[Modeling code records]
□ □ □
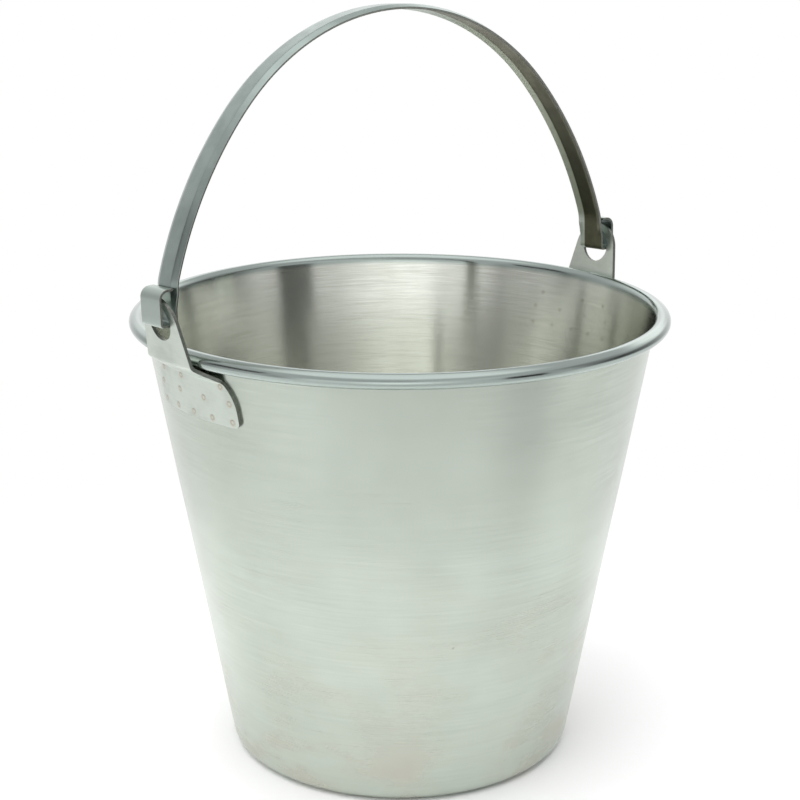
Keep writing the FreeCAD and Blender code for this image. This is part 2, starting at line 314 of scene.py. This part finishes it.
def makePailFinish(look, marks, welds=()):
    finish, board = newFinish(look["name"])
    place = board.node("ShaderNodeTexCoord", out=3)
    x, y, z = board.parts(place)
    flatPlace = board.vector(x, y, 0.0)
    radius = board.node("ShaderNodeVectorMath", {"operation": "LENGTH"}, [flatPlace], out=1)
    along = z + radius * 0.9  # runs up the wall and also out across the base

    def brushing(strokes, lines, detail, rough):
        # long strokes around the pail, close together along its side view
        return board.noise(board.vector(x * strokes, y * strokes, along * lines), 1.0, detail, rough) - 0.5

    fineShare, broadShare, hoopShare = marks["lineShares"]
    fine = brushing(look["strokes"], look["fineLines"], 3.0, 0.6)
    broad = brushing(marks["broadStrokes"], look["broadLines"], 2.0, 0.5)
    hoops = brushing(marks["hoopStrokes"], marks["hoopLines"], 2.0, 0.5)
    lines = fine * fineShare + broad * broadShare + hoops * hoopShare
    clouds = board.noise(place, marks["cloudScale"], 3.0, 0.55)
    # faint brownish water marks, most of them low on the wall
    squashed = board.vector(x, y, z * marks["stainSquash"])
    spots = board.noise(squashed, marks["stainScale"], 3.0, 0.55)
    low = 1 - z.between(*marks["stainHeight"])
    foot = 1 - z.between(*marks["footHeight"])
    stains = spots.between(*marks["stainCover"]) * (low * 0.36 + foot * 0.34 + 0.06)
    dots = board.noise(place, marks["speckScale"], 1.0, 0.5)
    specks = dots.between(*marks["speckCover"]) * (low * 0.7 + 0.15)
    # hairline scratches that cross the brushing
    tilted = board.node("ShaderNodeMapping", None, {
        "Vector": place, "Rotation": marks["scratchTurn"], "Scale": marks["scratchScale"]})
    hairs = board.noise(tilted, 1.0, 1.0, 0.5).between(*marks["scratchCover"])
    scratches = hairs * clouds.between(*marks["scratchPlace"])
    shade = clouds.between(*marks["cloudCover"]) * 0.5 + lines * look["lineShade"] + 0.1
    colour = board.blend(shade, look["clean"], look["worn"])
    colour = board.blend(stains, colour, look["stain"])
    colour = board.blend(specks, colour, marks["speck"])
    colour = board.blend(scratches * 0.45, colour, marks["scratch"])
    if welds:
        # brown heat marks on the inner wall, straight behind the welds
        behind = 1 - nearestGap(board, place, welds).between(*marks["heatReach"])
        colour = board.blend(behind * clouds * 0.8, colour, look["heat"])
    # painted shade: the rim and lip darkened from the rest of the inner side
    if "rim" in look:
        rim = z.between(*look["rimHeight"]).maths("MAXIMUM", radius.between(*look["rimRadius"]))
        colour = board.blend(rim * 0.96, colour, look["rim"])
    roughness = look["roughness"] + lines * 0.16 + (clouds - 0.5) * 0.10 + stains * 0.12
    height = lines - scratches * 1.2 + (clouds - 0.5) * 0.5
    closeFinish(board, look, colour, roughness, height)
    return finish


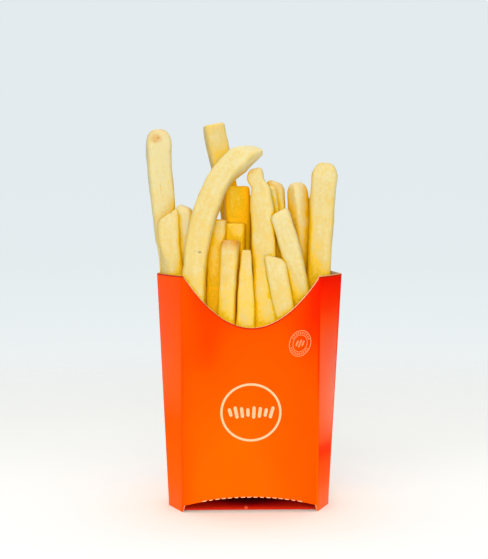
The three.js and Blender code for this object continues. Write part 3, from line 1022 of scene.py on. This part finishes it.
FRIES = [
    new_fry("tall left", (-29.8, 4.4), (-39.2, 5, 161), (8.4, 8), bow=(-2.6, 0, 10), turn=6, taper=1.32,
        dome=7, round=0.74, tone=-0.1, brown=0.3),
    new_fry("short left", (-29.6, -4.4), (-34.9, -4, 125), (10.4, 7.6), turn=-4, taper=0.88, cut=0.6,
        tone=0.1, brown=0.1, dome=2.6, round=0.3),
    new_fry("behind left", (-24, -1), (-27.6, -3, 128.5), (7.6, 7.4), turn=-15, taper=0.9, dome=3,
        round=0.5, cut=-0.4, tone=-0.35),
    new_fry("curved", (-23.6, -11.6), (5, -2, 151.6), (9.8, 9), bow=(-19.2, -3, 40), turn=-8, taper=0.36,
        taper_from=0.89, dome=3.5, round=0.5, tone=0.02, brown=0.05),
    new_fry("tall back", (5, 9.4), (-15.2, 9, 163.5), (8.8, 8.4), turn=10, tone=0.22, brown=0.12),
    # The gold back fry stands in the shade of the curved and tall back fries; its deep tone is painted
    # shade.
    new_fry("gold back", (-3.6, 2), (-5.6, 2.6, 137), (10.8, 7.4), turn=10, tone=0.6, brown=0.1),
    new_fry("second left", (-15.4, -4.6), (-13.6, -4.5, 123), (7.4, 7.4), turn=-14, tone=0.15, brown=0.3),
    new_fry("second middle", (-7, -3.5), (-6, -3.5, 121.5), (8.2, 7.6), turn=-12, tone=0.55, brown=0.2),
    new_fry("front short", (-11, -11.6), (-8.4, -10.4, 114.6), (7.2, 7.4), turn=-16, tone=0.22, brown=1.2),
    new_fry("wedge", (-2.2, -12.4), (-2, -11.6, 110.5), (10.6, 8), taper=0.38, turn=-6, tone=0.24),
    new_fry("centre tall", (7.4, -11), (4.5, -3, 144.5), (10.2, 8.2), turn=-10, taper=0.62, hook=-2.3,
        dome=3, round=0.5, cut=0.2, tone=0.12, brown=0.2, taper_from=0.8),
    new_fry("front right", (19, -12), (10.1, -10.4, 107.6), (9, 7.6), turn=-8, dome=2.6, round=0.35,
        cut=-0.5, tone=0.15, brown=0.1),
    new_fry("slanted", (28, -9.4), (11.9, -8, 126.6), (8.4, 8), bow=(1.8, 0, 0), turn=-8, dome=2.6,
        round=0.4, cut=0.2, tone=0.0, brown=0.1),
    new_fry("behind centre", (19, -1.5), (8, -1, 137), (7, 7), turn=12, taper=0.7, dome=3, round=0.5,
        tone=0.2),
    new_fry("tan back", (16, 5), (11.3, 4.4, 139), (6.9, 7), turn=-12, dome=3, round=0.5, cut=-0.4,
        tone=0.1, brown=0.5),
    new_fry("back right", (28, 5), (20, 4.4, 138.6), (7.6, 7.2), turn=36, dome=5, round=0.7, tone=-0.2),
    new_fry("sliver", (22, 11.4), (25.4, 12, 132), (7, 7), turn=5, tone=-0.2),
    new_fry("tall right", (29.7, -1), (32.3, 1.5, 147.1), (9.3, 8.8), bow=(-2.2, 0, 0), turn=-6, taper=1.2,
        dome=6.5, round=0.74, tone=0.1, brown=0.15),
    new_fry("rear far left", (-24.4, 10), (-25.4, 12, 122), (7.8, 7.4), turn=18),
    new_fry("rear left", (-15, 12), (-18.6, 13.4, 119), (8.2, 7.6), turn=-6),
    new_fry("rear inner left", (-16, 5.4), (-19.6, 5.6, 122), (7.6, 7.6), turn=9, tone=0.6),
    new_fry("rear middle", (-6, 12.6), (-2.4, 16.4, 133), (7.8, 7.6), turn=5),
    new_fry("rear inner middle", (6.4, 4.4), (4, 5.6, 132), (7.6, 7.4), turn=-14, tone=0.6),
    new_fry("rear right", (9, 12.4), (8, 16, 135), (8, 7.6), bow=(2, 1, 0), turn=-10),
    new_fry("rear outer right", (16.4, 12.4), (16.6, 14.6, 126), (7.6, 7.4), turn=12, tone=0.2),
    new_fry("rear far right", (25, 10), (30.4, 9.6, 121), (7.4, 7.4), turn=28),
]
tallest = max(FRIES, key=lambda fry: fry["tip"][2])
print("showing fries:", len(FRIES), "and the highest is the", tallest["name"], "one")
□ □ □
*EXERCISE PROMPT:* Give all of the entries again, word for word.

*EXERCISE SOLUTION:*
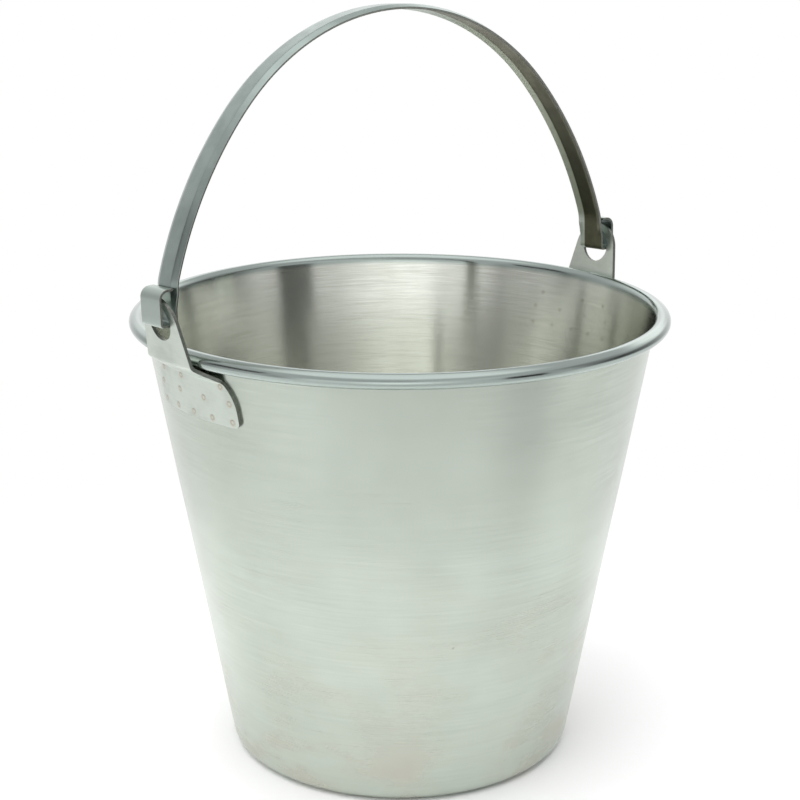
Keep writing the FreeCAD and Blender code for this image. This is part 2, starting at line 314 of scene.py. This part finishes it.
def makePailFinish(look, marks, welds=()):
    finish, board = newFinish(look["name"])
    place = board.node("ShaderNodeTexCoord", out=3)
    x, y, z = board.parts(place)
    flatPlace = board.vector(x, y, 0.0)
    radius = board.node("ShaderNodeVectorMath", {"operation": "LENGTH"}, [flatPlace], out=1)
    along = z + radius * 0.9  # runs up the wall and also out across the base

    def brushing(strokes, lines, detail, rough):
        # long strokes around the pail, close together along its side view
        return board.noise(board.vector(x * strokes, y * strokes, along * lines), 1.0, detail, rough) - 0.5

    fineShare, broadShare, hoopShare = marks["lineShares"]
    fine = brushing(look["strokes"], look["fineLines"], 3.0, 0.6)
    broad = brushing(marks["broadStrokes"], look["broadLines"], 2.0, 0.5)
    hoops = brushing(marks["hoopStrokes"], marks["hoopLines"], 2.0, 0.5)
    lines = fine * fineShare + broad * broadShare + hoops * hoopShare
    clouds = board.noise(place, marks["cloudScale"], 3.0, 0.55)
    # faint brownish water marks, most of them low on the wall
    squashed = board.vector(x, y, z * marks["stainSquash"])
    spots = board.noise(squashed, marks["stainScale"], 3.0, 0.55)
    low = 1 - z.between(*marks["stainHeight"])
    foot = 1 - z.between(*marks["footHeight"])
    stains = spots.between(*marks["stainCover"]) * (low * 0.36 + foot * 0.34 + 0.06)
    dots = board.noise(place, marks["speckScale"], 1.0, 0.5)
    specks = dots.between(*marks["speckCover"]) * (low * 0.7 + 0.15)
    # hairline scratches that cross the brushing
    tilted = board.node("ShaderNodeMapping", None, {
        "Vector": place, "Rotation": marks["scratchTurn"], "Scale": marks["scratchScale"]})
    hairs = board.noise(tilted, 1.0, 1.0, 0.5).between(*marks["scratchCover"])
    scratches = hairs * clouds.between(*marks["scratchPlace"])
    shade = clouds.between(*marks["cloudCover"]) * 0.5 + lines * look["lineShade"] + 0.1
    colour = board.blend(shade, look["clean"], look["worn"])
    colour = board.blend(stains, colour, look["stain"])
    colour = board.blend(specks, colour, marks["speck"])
    colour = board.blend(scratches * 0.45, colour, marks["scratch"])
    if welds:
        # brown heat marks on the inner wall, straight behind the welds
        behind = 1 - nearestGap(board, place, welds).between(*marks["heatReach"])
        colour = board.blend(behind * clouds * 0.8, colour, look["heat"])
    # painted shade: the rim and lip darkened from the rest of the inner side
    if "rim" in look:
        rim = z.between(*look["rimHeight"]).maths("MAXIMUM", radius.between(*look["rimRadius"]))
        colour = board.blend(rim * 0.96, colour, look["rim"])
    roughness = look["roughness"] + lines * 0.16 + (clouds - 0.5) * 0.10 + stains * 0.12
    height = lines - scratches * 1.2 + (clouds - 0.5) * 0.5
    closeFinish(board, look, colour, roughness, height)
    return finish


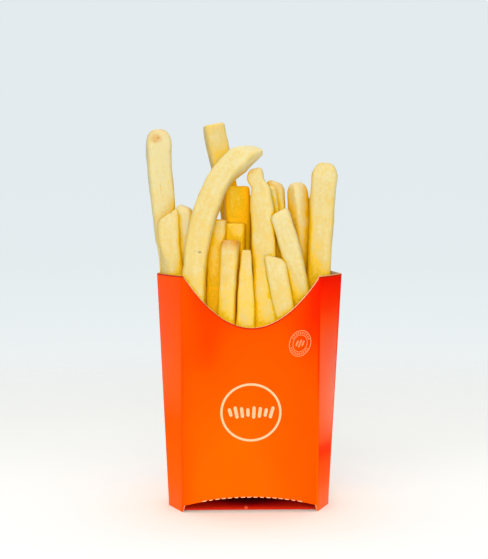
The three.js and Blender code for this object continues. Write part 3, from line 1022 of scene.py on. This part finishes it.
FRIES = [
    new_fry("tall left", (-29.8, 4.4), (-39.2, 5, 161), (8.4, 8), bow=(-2.6, 0, 10), turn=6, taper=1.32,
        dome=7, round=0.74, tone=-0.1, brown=0.3),
    new_fry("short left", (-29.6, -4.4), (-34.9, -4, 125), (10.4, 7.6), turn=-4, taper=0.88, cut=0.6,
        tone=0.1, brown=0.1, dome=2.6, round=0.3),
    new_fry("behind left", (-24, -1), (-27.6, -3, 128.5), (7.6, 7.4), turn=-15, taper=0.9, dome=3,
        round=0.5, cut=-0.4, tone=-0.35),
    new_fry("curved", (-23.6, -11.6), (5, -2, 151.6), (9.8, 9), bow=(-19.2, -3, 40), turn=-8, taper=0.36,
        taper_from=0.89, dome=3.5, round=0.5, tone=0.02, brown=0.05),
    new_fry("tall back", (5, 9.4), (-15.2, 9, 163.5), (8.8, 8.4), turn=10, tone=0.22, brown=0.12),
    # The gold back fry stands in the shade of the curved and tall back fries; its deep tone is painted
    # shade.
    new_fry("gold back", (-3.6, 2), (-5.6, 2.6, 137), (10.8, 7.4), turn=10, tone=0.6, brown=0.1),
    new_fry("second left", (-15.4, -4.6), (-13.6, -4.5, 123), (7.4, 7.4), turn=-14, tone=0.15, brown=0.3),
    new_fry("second middle", (-7, -3.5), (-6, -3.5, 121.5), (8.2, 7.6), turn=-12, tone=0.55, brown=0.2),
    new_fry("front short", (-11, -11.6), (-8.4, -10.4, 114.6), (7.2, 7.4), turn=-16, tone=0.22, brown=1.2),
    new_fry("wedge", (-2.2, -12.4), (-2, -11.6, 110.5), (10.6, 8), taper=0.38, turn=-6, tone=0.24),
    new_fry("centre tall", (7.4, -11), (4.5, -3, 144.5), (10.2, 8.2), turn=-10, taper=0.62, hook=-2.3,
        dome=3, round=0.5, cut=0.2, tone=0.12, brown=0.2, taper_from=0.8),
    new_fry("front right", (19, -12), (10.1, -10.4, 107.6), (9, 7.6), turn=-8, dome=2.6, round=0.35,
        cut=-0.5, tone=0.15, brown=0.1),
    new_fry("slanted", (28, -9.4), (11.9, -8, 126.6), (8.4, 8), bow=(1.8, 0, 0), turn=-8, dome=2.6,
        round=0.4, cut=0.2, tone=0.0, brown=0.1),
    new_fry("behind centre", (19, -1.5), (8, -1, 137), (7, 7), turn=12, taper=0.7, dome=3, round=0.5,
        tone=0.2),
    new_fry("tan back", (16, 5), (11.3, 4.4, 139), (6.9, 7), turn=-12, dome=3, round=0.5, cut=-0.4,
        tone=0.1, brown=0.5),
    new_fry("back right", (28, 5), (20, 4.4, 138.6), (7.6, 7.2), turn=36, dome=5, round=0.7, tone=-0.2),
    new_fry("sliver", (22, 11.4), (25.4, 12, 132), (7, 7), turn=5, tone=-0.2),
    new_fry("tall right", (29.7, -1), (32.3, 1.5, 147.1), (9.3, 8.8), bow=(-2.2, 0, 0), turn=-6, taper=1.2,
        dome=6.5, round=0.74, tone=0.1, brown=0.15),
    new_fry("rear far left", (-24.4, 10), (-25.4, 12, 122), (7.8, 7.4), turn=18),
    new_fry("rear left", (-15, 12), (-18.6, 13.4, 119), (8.2, 7.6), turn=-6),
    new_fry("rear inner left", (-16, 5.4), (-19.6, 5.6, 122), (7.6, 7.6), turn=9, tone=0.6),
    new_fry("rear middle", (-6, 12.6), (-2.4, 16.4, 133), (7.8, 7.6), turn=5),
    new_fry("rear inner middle", (6.4, 4.4), (4, 5.6, 132), (7.6, 7.4), turn=-14, tone=0.6),
    new_fry("rear right", (9, 12.4), (8, 16, 135), (8, 7.6), bow=(2, 1, 0), turn=-10),
    new_fry("rear outer right", (16.4, 12.4), (16.6, 14.6, 126), (7.6, 7.4), turn=12, tone=0.2),
    new_fry("rear far right", (25, 10), (30.4, 9.6, 121), (7.4, 7.4), turn=28),
]
tallest = max(FRIES, key=lambda fry: fry["tip"][2])
print("showing fries:", len(FRIES), "and the highest is the", tallest["name"], "one")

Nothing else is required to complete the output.